*RECORDS TO PROCESS*:
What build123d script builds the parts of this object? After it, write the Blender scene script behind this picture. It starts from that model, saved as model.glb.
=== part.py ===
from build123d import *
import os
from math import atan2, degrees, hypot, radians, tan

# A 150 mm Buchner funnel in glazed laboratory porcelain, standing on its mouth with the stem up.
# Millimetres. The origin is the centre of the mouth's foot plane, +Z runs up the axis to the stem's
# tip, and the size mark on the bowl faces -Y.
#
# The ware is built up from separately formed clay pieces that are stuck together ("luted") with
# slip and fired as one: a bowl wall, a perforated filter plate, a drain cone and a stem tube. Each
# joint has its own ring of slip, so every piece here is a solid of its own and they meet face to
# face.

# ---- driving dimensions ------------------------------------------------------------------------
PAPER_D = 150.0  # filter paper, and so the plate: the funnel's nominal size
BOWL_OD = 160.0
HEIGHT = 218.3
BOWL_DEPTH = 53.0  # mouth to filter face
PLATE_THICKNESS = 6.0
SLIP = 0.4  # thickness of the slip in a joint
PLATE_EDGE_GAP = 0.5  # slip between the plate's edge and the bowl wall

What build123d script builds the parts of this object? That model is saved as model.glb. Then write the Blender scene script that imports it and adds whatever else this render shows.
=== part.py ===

*PROBLEM TO WORK ON*: Reproduce the data in full, exactly as presented.

*PROBLEM SOLUTION*:
What build123d script builds the parts of this object? After it, write the Blender scene script behind this picture. It starts from that model, saved as model.glb.
=== part.py ===
from build123d import *
import os
from math import atan2, degrees, hypot, radians, tan

# A 150 mm Buchner funnel in glazed laboratory porcelain, standing on its mouth with the stem up.
# Millimetres. The origin is the centre of the mouth's foot plane, +Z runs up the axis to the stem's
# tip, and the size mark on the bowl faces -Y.
#
# The ware is built up from separately formed clay pieces that are stuck together ("luted") with
# slip and fired as one: a bowl wall, a perforated filter plate, a drain cone and a stem tube. Each
# joint has its own ring of slip, so every piece here is a solid of its own and they meet face to
# face.

# ---- driving dimensions ------------------------------------------------------------------------
PAPER_D = 150.0  # filter paper, and so the plate: the funnel's nominal size
BOWL_OD = 160.0
HEIGHT = 218.3
BOWL_DEPTH = 53.0  # mouth to filter face
PLATE_THICKNESS = 6.0
SLIP = 0.4  # thickness of the slip in a joint
PLATE_EDGE_GAP = 0.5  # slip between the plate's edge and the bowl wall

What build123d script builds the parts of this object? That model is saved as model.glb. Then write the Blender scene script that imports it and adds whatever else this render shows.
=== part.py ===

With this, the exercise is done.